After a sinuous opening tracking shot, we are largely left in situ watching the girls playing Evan for a fool. Bending over provocatively, cooing upon discovering his DJ past and marvelling at his muscle tone, the scene is set for a raunchy game of cat and mouse. Much of the first half the film is a judicious tease. Anticipating the obvious three-way action, Roth instead focuses more on the initial tremors and their possible repercussions, than cutting straight to the big bang. "I like building up the anticipation," Reeves declares while unwrapping his presents, and his director may now feel similarly inclined, with Roth revealing a new-found attention to script nuance and other varieties of kink.

Izzo and de Armas, afforded greater screen time than Hostel's harpies, actually prove the film's most valuable players, shuffling through multiple wardrobe changes, each time re-entering as different kinds of manipulative monsters. Keanu, attempting more acting than the recent John Wick  (2014) demanded, is less certain. Nicely courtly when shrugging off the girls' initial advances, but gets hysterical during the morning after parenting job.
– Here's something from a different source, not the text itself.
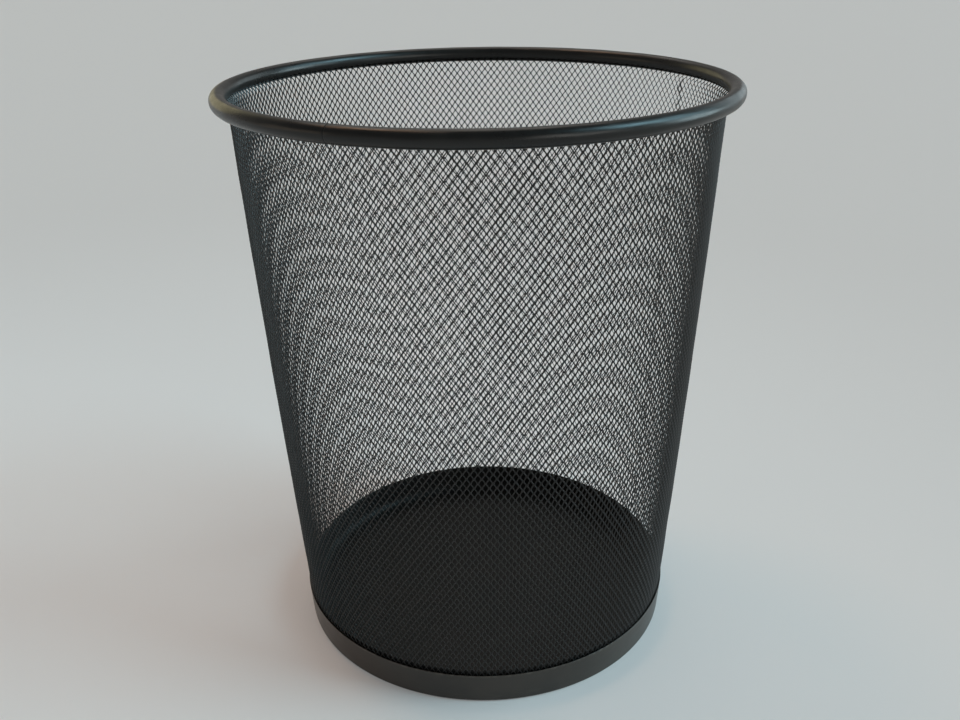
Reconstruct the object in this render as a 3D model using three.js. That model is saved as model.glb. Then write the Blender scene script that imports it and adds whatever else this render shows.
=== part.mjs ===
// Round steel-mesh wastebasket, about 18 litres, in millimetres, +Z up.
// The origin is on the floor, at the middle of the ring that the basket stands on.
//
// Four pressed and rolled steel pieces, joined for good:
//   mesh_wall  expanded-steel sheet rolled to a slightly bellied cone; here a plain skin of the same outer
//              surface and depth, with its top edge turned outward into the slot of the rim
//   rim        tube rolled from strip, its slot facing in and down, closed on the top edge of the mesh
//   base_pan   pressed floor with a skirt that stands up inside the mesh
//   base_band  smooth hoop round the foot of the mesh, its lower edge turned in as the ring it stands on
import * as THREE from "three";

// ---- driving dimensions -------------------------------------------------------------------------
const HEIGHT = 342; // floor to the top of the rim
const RIM_OD = 295; // over the rim tube
const RIM_TUBE_D = 9.4; // outer diameter of the tube itself
const RIM_SHEET = 0.7;
const WALL_R_FOOT = 117.9; // outer radius of the mesh, projected down to the floor
const WALL_R_TOP = 138.1; // outer radius of the mesh just under the rim
const WALL_BELLY = 1.0; // how far the wall swells past a straight cone at half height
const WALL_DEPTH = 1.0; // expanded sheet is deeper than its 0.5 mm strands, because they are twisted
const WALL_FOOT_Z = 1.0; // lower edge of the mesh, just over the turned-in ring
const BAND_HEIGHT = 20;
const BAND_SHEET = 0.5;
const BAND_RING_IN = 109; // inner radius of the flat ring underneath
const BAND_CORNER = 1.6; // outside radius where the band turns under
const PAN_SHEET = 0.7;
const PAN_FLOOR_Z = 3.6; // upper face of the floor
const PAN_FILLET = 6; // inside radius between floor and skirt
const PAN_SKIRT_Z = 22.6; // top edge of the skirt
const GAP = 0.3; // clearance modelled between pieces that touch
const FLARE_R = 4.3; // radius at which the mesh turns outward into the rim
const FLARE_INTO = 1.9; // how far its edge reaches past the slot
const SLOT_WIDTH = 1.7; // slot of the rim tube
const SEGMENTS = 64; // facets round the axis, the same on every piece so that the gaps stay even

// ---- the wall's outer surface ---------------------------------------------------------------------
const rimR = RIM_TUBE_D / 2;
const rimC = new THREE.Vector2(RIM_OD / 2 - rimR, HEIGHT - rimR); // centre of the tube's section
const wallTopZ = HEIGHT - RIM_TUBE_D;
const wallR = (z) => {
  const t = z / wallTopZ;
  return (
    WALL_R_FOOT +
    (WALL_R_TOP - WALL_R_FOOT) * t +
    WALL_BELLY * 4 * t * (1 - t)
  );
};
const wallTilt = (z) => {
  const t = z / wallTopZ;
  return Math.atan(
    (WALL_R_TOP - WALL_R_FOOT + WALL_BELLY * 4 * (1 - 2 * t)) / wallTopZ,
  );
};

// Middle line of the mesh's top edge: an arc that leaves the wall and points at the tube's centre.
// It starts at height z0; the tilt is measured from the vertical.
function flareFrom(z0) {
  const a0 = wallTilt(z0);
  const start = new THREE.Vector2(wallR(z0) - WALL_DEPTH / 2, z0);
  const centre = new THREE.Vector2(
    start.x + FLARE_R * Math.cos(a0),
    start.y - FLARE_R * Math.sin(a0),
  );
  const at = (a) =>
    new THREE.Vector2(
      centre.x - FLARE_R * Math.cos(a),
      centre.y + FLARE_R * Math.sin(a),
    );
  return { a0, at };
}
// How far the line leaving the arc at tilt a passes the tube's centre: zero when it points at it.
function miss(flare, a) {
  const p = flare.at(a);
  return (rimC.x - p.x) * Math.cos(a) - (rimC.y - p.y) * Math.sin(a);
}
const flare = flareFrom(330.6);
let low = 0.5,
  high = 1.3;
for (let i = 0; i < 60; i++) {
  const mid = (low + high) / 2;
  if (miss(flare, low) * miss(flare, mid) <= 0) high = mid;
  else low = mid;
}
const flareTilt = (low + high) / 2;
const flareEnd = flare.at(flareTilt);
const flareDir = new THREE.Vector2(Math.sin(flareTilt), Math.cos(flareTilt));
const slotAngle = Math.atan2(-flareDir.y, -flareDir.x); // where the slot sits on the tube's section

// ---- lathe helpers ----------------------------------------------------------------------------------
// A closed outline in the radius-height plane, listed anticlockwise, turned about the vertical axis.
function turned(name, outline, material) {
  const geometry = new THREE.LatheGeometry(outline, SEGMENTS);
  geometry.rotateX(Math.PI / 2);
  const mesh = new THREE.Mesh(geometry, material);
  mesh.name = name;
  return mesh;
}
const V = (r, z) => new THREE.Vector2(r, z);
const closed = (points) => [...points, points[0].clone()];
function arc(cx, cz, r, from, to, steps) {
  const points = [];
  for (let i = 0; i <= steps; i++) {
    const a = from + ((to - from) * i) / steps;
    points.push(V(cx + r * Math.cos(a), cz + r * Math.sin(a)));
  }
  return points;
}

// ---- finishes: black powder coat on steel -------------------------------------------------------
const rimCoat = new THREE.MeshStandardMaterial({
  color: 0x101413,
  roughness: 0.34,
  metalness: 0.1,
});
const meshCoat = new THREE.MeshStandardMaterial({
  color: 0x0e0f10,
  roughness: 0.45,
  metalness: 0.1,
});
const baseCoat = new THREE.MeshStandardMaterial({
  color: 0x141312,
  roughness: 0.5,
  metalness: 0.1,
});

const basket = new THREE.Group();
basket.name = "wastebasket";

// ---- mesh_wall ------------------------------------------------------------------------------------
{
  const heights = [WALL_FOOT_Z, 60, 120, 180, 240, 295];
  const outer = heights.map((z) => V(wallR(z), z));
  const inner = heights.map((z) => V(wallR(z) - WALL_DEPTH, z));
  for (let i = 0; i <= 3; i++) {
    const a = flare.a0 + ((flareTilt - flare.a0) * i) / 3;
    const p = flare.at(a);
    const side = V((Math.cos(a) * WALL_DEPTH) / 2, (-Math.sin(a) * WALL_DEPTH) / 2);
    outer.push(p.clone().add(side));
    inner.push(p.clone().sub(side));
  }
  const tip = V(
    rimC.x - flareDir.x * (rimR - RIM_SHEET / 2 - FLARE_INTO),
    rimC.y - flareDir.y * (rimR - RIM_SHEET / 2 - FLARE_INTO),
  );
  const side = V(
    (Math.cos(flareTilt) * WALL_DEPTH) / 2,
    (-Math.sin(flareTilt) * WALL_DEPTH) / 2,
  );
  outer.push(tip.clone().add(side));
  inner.push(tip.clone().sub(side));
  basket.add(
    turned("mesh_wall", closed([...outer, ...inner.reverse()]), meshCoat),
  );
}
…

As a vision, Knock Knock remains pretty grim. Evan is an easily led dupe who gets what he deserves, the women shape-shifting temptresses. Yet the infrastructure sustaining it – a clever deployment of tensions specific to the Uber app, an eerily positioned overhead shot establishing the house's isolation and the tantalising hints this could all be a bad dream – stands as uncommonly sound. Roth remains among our brighter merchants of shock and gore.
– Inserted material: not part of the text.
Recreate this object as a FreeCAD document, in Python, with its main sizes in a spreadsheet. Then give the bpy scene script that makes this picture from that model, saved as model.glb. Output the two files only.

You may even consider it a blessing that the film can't sustain the moral conservatism of Fatal Attraction, instead, we witness the director cackling – loudly, maybe reassuringly – as the girls threaten to out Evan as a paedophile, and a punchline that sniggers at the way our nightmares have shifted over recent decades from the private to the public domain. Little here is going to challenge the opinion of Roth as a bratty provocateur, but it is still fun to experience a contemporary thriller pushing so many buttons in broadly the right order – if Knock Knock is no more than a sick joke, it has certainly been very shrewdly constructed.